With a clearer line of sight and easier maneuverability than typical on-street parking, back-in angle parking provides motorists with a better vision of bicyclists, pedestrians, cars, and trucks as they exit their parking space and enter moving traffic. Back-in angle parking also eliminates the risk that is present in parallel parking situations of a motorist opening their car door into the path of a bicyclist. It allows safer access to trunk space and makes it easier for passengers to enter and exit the vehicle safely.
WHY DO WE NEED BIKE LANES?
Bike lanes are a very important part of the Nine Mile Redesign as the City works towards accommodating all types of travel. Having a designated safe area for cyclists to travel via bike lanes causes significantly less accidents and injuries for everyone on the road. Creating an environment that cyclists feel safe in will also promote physical fitness and environmental sustainability. Further, experts say that the addition of bike lanes can help stimulate the local economy by increasing sales for local businesses.
WHAT ARE POCKET PARKS, AND WHAT IS THE IMPORTANCE OF THEM?
Pocket parks are a great way to spruce up an area immediately adjacent to local businesses that otherwise would be underutilized. The two pocket parks that are considered a part of the Nine Mile Redesign plan are positioned at Sherman Street and Seneca Street.
An example of a pocket park is the temporary Sherman Pop-Up Park that the City installed in July of 2017. This new park involved closing off the street at the intersection of Sherman Street and Nine Mile Road to the alley.
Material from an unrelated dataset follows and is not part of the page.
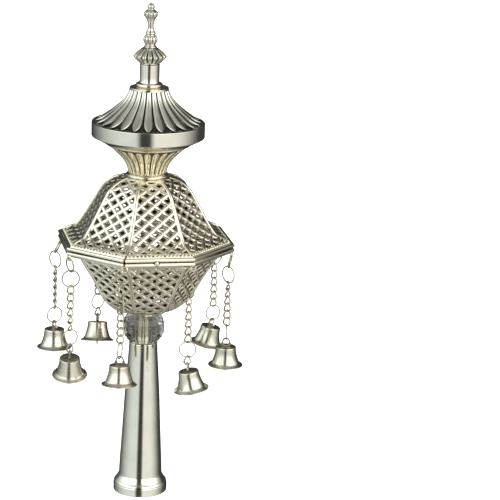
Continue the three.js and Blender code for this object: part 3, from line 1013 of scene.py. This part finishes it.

The project was driven by the wants of nearby residents and businesses, which ended up benefiting the community more than anyone had imagined. It created a new vibrancy in the neighborhood, gave residents a new place for leisure, and spurred business activity. In tracking visitors to the pop-up park, the City was able to track an average of 900 people per week that visited the park and logged into the free Wi-Fi that was provided for them.
When all is said and done, the Nine Mile Redesign and all the fun amenities to come with it will transform the Corridor!